Support for Standing Rock Grows as Courts Look to 2017 for Pipeline Decision

By Yessenia Funes Nov 17, 2016

The developers of the Dakota Access Pipeline may have to wait until early 2017 before finding out if they can finish construction.

The Associated Press is reporting that U.S. District Court Judge James Boasberg will need to decide whether Energy Transfer Partners, the company behind the pipeline, has the legal right to build near Lake Oahe. This decision came after the company filed a lawsuit against the Army Corps of Engineers Tuesday (November 15).

The Standing Rock Sioux Tribe Chairman Dave Archambault II had noted in a press release sent to Colorlines that the pipeline company’s shipper contracts would expire if they are not delivering oil by January 17, 2017.

In further setbacks for the company, more groups are supporting the Standing Rock Sioux Tribe and the water protectors on the front lines of the #NoDAPL fight in southern North Dakota. Today (November 17), Indigenous people all around the world are converging at the 22nd Conference of the Parties to the United Nations Framework Convention on Climate Change to voice their solidarity with Standing Rock through a direct action inside the conference, according to a release from the Indigenous Environmental Network.

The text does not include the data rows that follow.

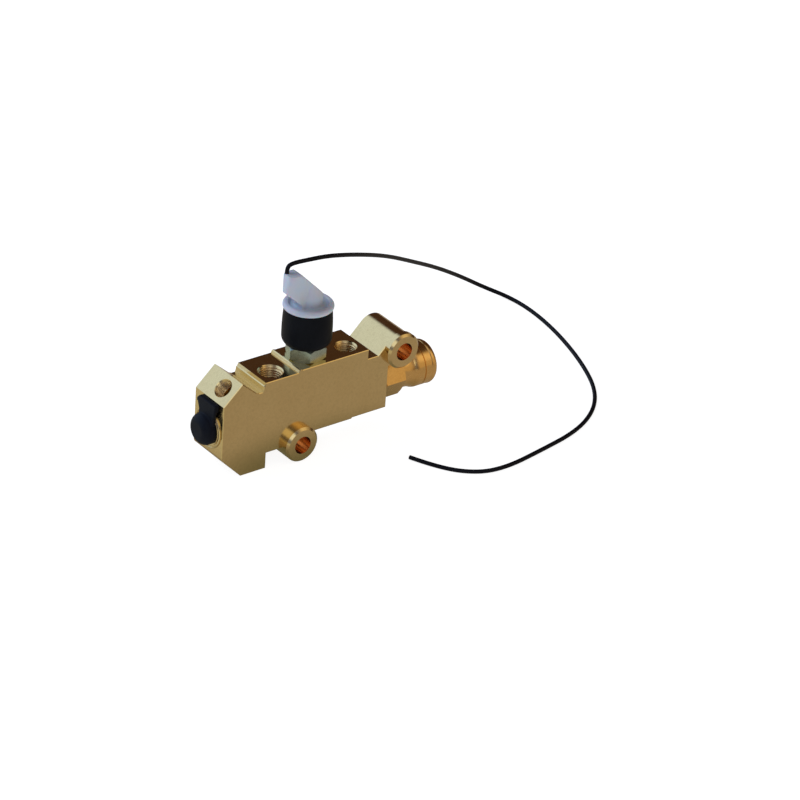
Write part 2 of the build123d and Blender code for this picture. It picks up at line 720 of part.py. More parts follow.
# ---------------------------------------------------------------- proportioning section, right end
SEAL_START = REAR_CHAMBER_END
SEAL_STOP = 93.5
RETAINER_STOP = 94.7
PLUG_HEX_END = 117.6
PLUG_CAVITY_END = 120.0
PLUG_HEX_CORNER_R = 12.83   # 7/8 in across flats
NOSE_R = 11.9
PLUG_CAVITY_R = 6.5
PISTON_HEAD = (86.6, 88.8)
PISTON_STEM_R = 3.3
PISTON_HEAD_R = 4.2
SHOULDER = (94.8, 96.6)
SHOULDER_R = 5.8
TAIL_R = 3.0
TAIL_END = PLUG_CAVITY_END - PISTON_TRAVEL - 1.5
PLUG_RELIEF = 1.0      # length of the relief on each side of the plug's shank and hex
WAIST_START = (PLUG_HEX_END, 10.6)
WAIST_END = (124.5, 11.0)
NOSE_START = (127.4, NOSE_R)
NOSE_GROOVE = (130.3, 131.1)
GROOVE_DEPTH = 0.45
NOSE_ROUND = (135.0, NOSE_R)
NOSE_FACE = (NOSE_END, NOSE_R - 1.9)
shank_r = PLUG_BORE_R - FIT
core_r = shank_r - 2 * (O_RING_R + FIT)

with BuildPart() as proportioning_seal:
    seal_ring_points = [
        (SEAL_START, PISTON_STEM_R + 0.1),
        (SEAL_START, 5.0),
        (SEAL_START + 0.8, 5.6),
        (SEAL_START, 6.2),
        (SEAL_START, PLUG_BORE_R - FIT),
        (SEAL_STOP, PLUG_BORE_R - FIT),
        (SEAL_STOP, PISTON_STEM_R + 0.1),
    ]
    revolve(outline(BORE_SIDE, seal_ring_points), axis=BORE_AXIS)
save(proportioning_seal, "proportioning_seal")

with BuildPart() as seal_retainer:
    retainer_ring_points = [
        (SEAL_STOP, PISTON_STEM_R + 0.3),
        (SEAL_STOP, PLUG_BORE_R - FIT),
        (RETAINER_STOP, PLUG_BORE_R - FIT),
        (RETAINER_STOP, PISTON_STEM_R + 0.3),
    ]
    revolve(outline(BORE_SIDE, retainer_ring_points), axis=BORE_AXIS)
save(seal_retainer, "seal_retainer")

with BuildPart() as proportioning_piston:
    piston_points = [
        (PISTON_HEAD[0], 0),
        (PISTON_HEAD[0], PISTON_HEAD_R - 0.4),
        (PISTON_HEAD[0] + 0.4, PISTON_HEAD_R),
        (PISTON_HEAD[1] - 0.6, PISTON_HEAD_R),
        (PISTON_HEAD[1], PISTON_STEM_R),
        (SHOULDER[0], PISTON_STEM_R),
        (SHOULDER[0], SHOULDER_R),
        (SHOULDER[1], SHOULDER_R),
        (SHOULDER[1], TAIL_R),
        (TAIL_END - 0.6, TAIL_R),
        (TAIL_END, TAIL_R - 0.6),
        (TAIL_END, 0),
    ]
    revolve(outline(BORE_SIDE, piston_points), axis=BORE_AXIS)
save(proportioning_piston, "proportioning_piston")

piston_spring_start = Vector(X0 + SHOULDER[1], BORE_Y, BORE_Z)
proportioning_spring = coil(
    piston_spring_start, Vector(1, 0, 0), PLUG_CAVITY_END - SHOULDER[1], 8, 4.6, 0.7
)
save(proportioning_spring, "proportioning_spring")

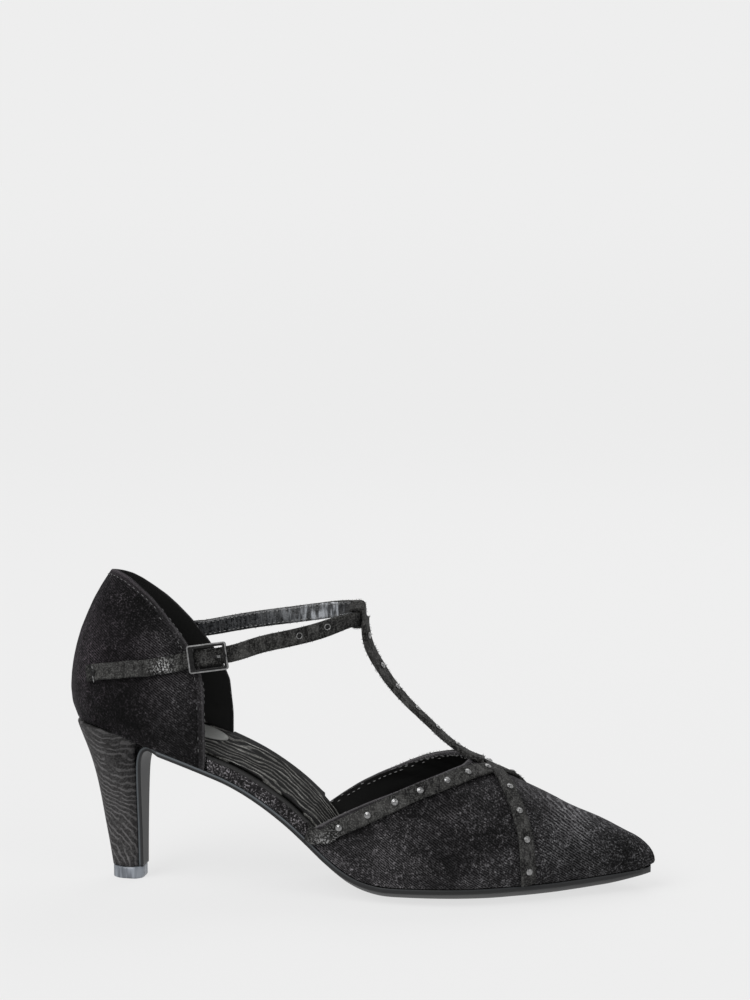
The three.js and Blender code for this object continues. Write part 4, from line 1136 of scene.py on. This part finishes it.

Those speaking include Kevin Hart of the Assembly of First Nation of Canada, Kapupu of the Democratic Republic of Congo and representatives from the Marshall Islands, the Pacific, Latin America, the Caribbean and the Arctic.

The statement reads:

The International Indigenous Peoples’ Forum on Climate Change condemns the construction of the Dakota Access Pipeline and stands in solidarity with our relatives of the Standing Rock Sioux Tribe and all [w]ater [p]rotectors in opposition to this project, citing that “[t]he Dakota Access Pipeline is being built on the unceded treaty lands of the Standing Rock Sioux Tribe, without their free, prior and informed consent, as is described in the U.N. Declaration on the Rights of Indigenous Peoples in Articles 18, 19, and 32. The pipeline is also being constructed through sacred areas and ancestral burial grounds of the Standing Rock Sioux and other Indigenous Peoples of the area.”

Also, on November 15, over 300 cities took part in a day of action to protest the pipeline too. In New York City, police arrested 39 people, according to Greenpeace.